BAGHDAD, March 26: Many Shiite militants were reported to have been killed on Sunday in clashes with the US military at a mosque in Baghdad. The US military said it had no information about the incident, which Iraqi police and Shia sources said involved militant followers of Shia scholar Moqtada Sadr.

“More than 20 militants have been killed in the Mustafa mosque in the neighbourhood of Ur,” said Hazem al-Aaraji of Sadr’s movement, referring to a northeast Baghdad neighbourhood near the Shia quarter of Sadr City.

Iraqi police, meanwhile, said that 10 members of Sadr’s movement had been killed in the clashes and said that the area had been sealed off by US forces.

Inhabitants close to the affected area of north Baghdad said they could hear gunfire and ambulances in this part of town and the black-clad members of Sadr’s Mehdi Army could be seen in the streets.

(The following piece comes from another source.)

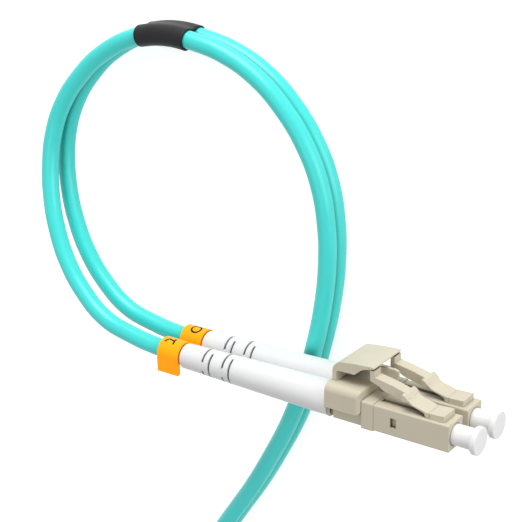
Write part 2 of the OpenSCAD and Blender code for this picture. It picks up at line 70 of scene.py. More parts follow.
# %% Camera
CAMERA_AT = Vector((82.88, 97.89, 168.66)) * MM
LOOKS_AT = Vector((-36.65, 19.7, 1.31)) * MM
LATCH_SIDE = Vector((0, 1, 0))
ROLL = math.radians(-0.96)
LENS_MM = 94.4
SENSOR_MM = 36
NEAREST_SEEN_MM = 10

back = (CAMERA_AT - LOOKS_AT).normalized()
right = LATCH_SIDE.cross(back).normalized()
up = back.cross(right)
right, up = (
    right * math.cos(ROLL) + up * math.sin(ROLL),
    up * math.cos(ROLL) - right * math.sin(ROLL),
)
camera_data = bpy.data.cameras.new("camera")
camera_data.lens = LENS_MM
camera_data.sensor_width = SENSOR_MM
camera_data.clip_start = NEAREST_SEEN_MM * MM
camera = bpy.data.objects.new("camera", camera_data)
axes = Matrix((right, up, back)).transposed().to_4x4()
camera.matrix_world = Matrix.Translation(CAMERA_AT) @ axes
bpy.context.scene.collection.objects.link(camera)
bpy.context.scene.camera = camera
print("camera to cord, mm:", round((CAMERA_AT - LOOKS_AT).length / MM))

# %% [markdown]
# ## The cord's routes
#
# Each route repeats the CAD model's points in millimetres. A Bezier spline with automatic handles
# runs smoothly through them, as a jacketed fibre does, which never kinks. Each leg is one round
# strand. The zip cord is two strands joined by a thin web, and it lies on its edge.
#
# The table lies so low that the zip cord just passes under the boots. Heights in the routes are
# counted from the table. The last number of a leg's point goes from 0 to 1: on a near leg it is
# how far the strand has come down from its plug and in to its twin, and on a far leg how far it
# has gone out from its twin to its plug.

# %% Sizes that the routes share
STRAND_D = 3.1
PLUG_PITCH = 6.25
BOOT_END_X = -51.45
JACKET_X = -27.3
BOOT_FRONT_D = 5.6
CROSS_GAP = 0.3
CLIP_HALF_W = 6.105
TABLE_Z = -(PLUG_PITCH / 2 + BOOT_FRONT_D / 2 + CROSS_GAP + 2 * STRAND_D)
FAR_FRONT = (2, -34)
FAR_Z = TABLE_Z + CLIP_HALF_W
SIDES = {"a": -1, "b": 1}
print("table, mm below the plugs' middle:", round(-TABLE_Z, 2))

# %% Route points
NEAR_LEG = [
    (-57, 0.1, 0), (-63.5, 0.8, 0.02), (-70, 2.4, 0.05), (-75.5, 6, 0.12),
    (-79.8, 10.5, 0.21), (-83, 15.5, 0.33), (-85.3, 21, 0.47), (-86.4, 27, 0.61),
    (-86, 32.5, 0.7), (-84, 38, 0.78), (-80.5, 43, 0.86), (-75.3, 47.7, 0.94), (-67.5, 51.4, 1),
]
NEAR_SLEEVE = [(-67.5, 51.4, 3.5), (-63.7, 52.05, 3.5), (-59.9, 52.15, 3.5), (-56, 51.7, 3.5)]
ZIP = [
    (-56, 51.7, 3.5), (-50, 50.2, 3.2), (-43.5, 47, 3.1), (-38, 42.2, 3.1), (-34, 36.8, 3.1),
    (-31.4, 31, 3.1), (-30.1, 24.5, 3.1), (-29.9, 17.5, 3.1), (-30.8, 9.5, 3.1), (-32.6, 1.5, 3.1),
    (-35, -6.5, 3.1), (-37.8, -13.8, 3.1), (-41.5, -21.2, 3.1), (-45.7, -28.7, 3.1),
    (-50.5, -36.2, 3.1), (-59.2, -49.7, 3.2), (-68, -63.4, 3.5),
]
COIL_CENTRE = (-44, -98)
COIL_R = 39
COIL_TURNS = 1.95
COIL_START = 147.5
TURN_PITCH = 3.4
COIL_Z = 3.7
KNOTS_PER_TURN = 24
ZIP_TAIL = [
    (-69.3, -78.6, 5.4), (-73.2, -84.8, 8), (-75.9, -91.6, 9.9),
    (-77.4, -98.8, 10.2), (-77.9, -106.1, 10.2), (-77, -113.4, 10.1), (-74.6, -120.6, 10.1),
    (-70.6, -127.4, 10), (-65.3, -132.9, 9.8), (-60.1, -137, 9.4), (-54.5, -140.2, 8.8),
]
FAR_SLEEVE = [(-54.5, -140.2, 8.8), (-51, -142, 7.8), (-47.3, -143.1, 6.7), (-43.5, -143.6, 5.6)]
FAR_LEG = [
    (-43.5, -143.6, 5.6, 0), (-37, -143.2, 4.3, 0), (-30.5, -141.6, 3.7, 0.05),
    (-24, -139, 3.6, 0.15), (-18, -135.4, 3.7, 0.25), (-12.5, -131, 3.9, 0.4),
    (-7.5, -125.4, 4.3, 0.55), (-3.5, -119, 4.8, 0.7), (-0.6, -112, 5.4, 0.82),
    (1.1, -104.5, 5.8, 0.92), (1.8, -97, 6, 0.98), (2, -90.5, 6.1, 1),
]
print("route points:", len(NEAR_LEG) + len(ZIP) + len(ZIP_TAIL) + len(FAR_LEG))


# %% Whole routes
def mix(a, b, t):
    return a + (b - a) * t


def above_table(route):
    return [(x, y, TABLE_Z + z) for x, y, z in route]


INSIDE_BOOT = (JACKET_X, mix(JACKET_X, BOOT_END_X, 0.5), BOOT_END_X - 1)


def near_leg_points(side):
    """A strand from inside its boot to the middle of the split sleeve."""
    sign = SIDES[side]
    points = [(x, 0, -sign * PLUG_PITCH / 2) for x in INSIDE_BOOT]
    for x, y, f in NEAR_LEG:
        middle = mix(0, TABLE_Z + NEAR_SLEEVE[0][2], f)
        points.append((x, y, middle - sign * mix(PLUG_PITCH, STRAND_D, f) / 2))
    x, y, z = above_table(NEAR_SLEEVE)[1]
    return points + [(x, y, z - sign * STRAND_D / 2)]


def far_leg_points(side):
    """A strand from the middle of the far split sleeve to inside its boot."""
    sign = SIDES[side]
    x, y, z = above_table(FAR_SLEEVE)[2]
    points = [(x, y, z + sign * STRAND_D / 2)]
    for x, y, z, f in FAR_LEG:
        points.append((x, y, TABLE_Z + z + sign * mix(STRAND_D, PLUG_PITCH, f) / 2))
    for along in reversed(INSIDE_BOOT):
        points.append((FAR_FRONT[0], FAR_FRONT[1] + along, FAR_Z + sign * PLUG_PITCH / 2))
    return points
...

It was unclear how the clashes began.

30 BODIES found: The clashes came as 30 decapitated bodies were discovered dumped by the side of the road 30 kilometers south of Baquba, near the mixed Sunni-Shiite village of Mullah Eid in a province known for its sectarian tension and past killings.

Two mortars earlier had fallen near the home of Sadr in the holy city of Najaf, south of Baghdad, wounding three, said an official from his office.

In a statement read by one of his assistants, Sadr called on his followers to be “vigilant”, adding that the “forces of occupation want to embroil Iraqis in a war and endless crises.”

Meanwhile, US Secretary of State Condoleezza Rice said it was “entirely probable” the United States would make a “significant” drawdown of US troops in Iraq within a year.

“I think it’s entirely probable that we will see a significant drawdown of American forces over the next year,” she said, speaking on NBC television’s “Meet the Press” programme.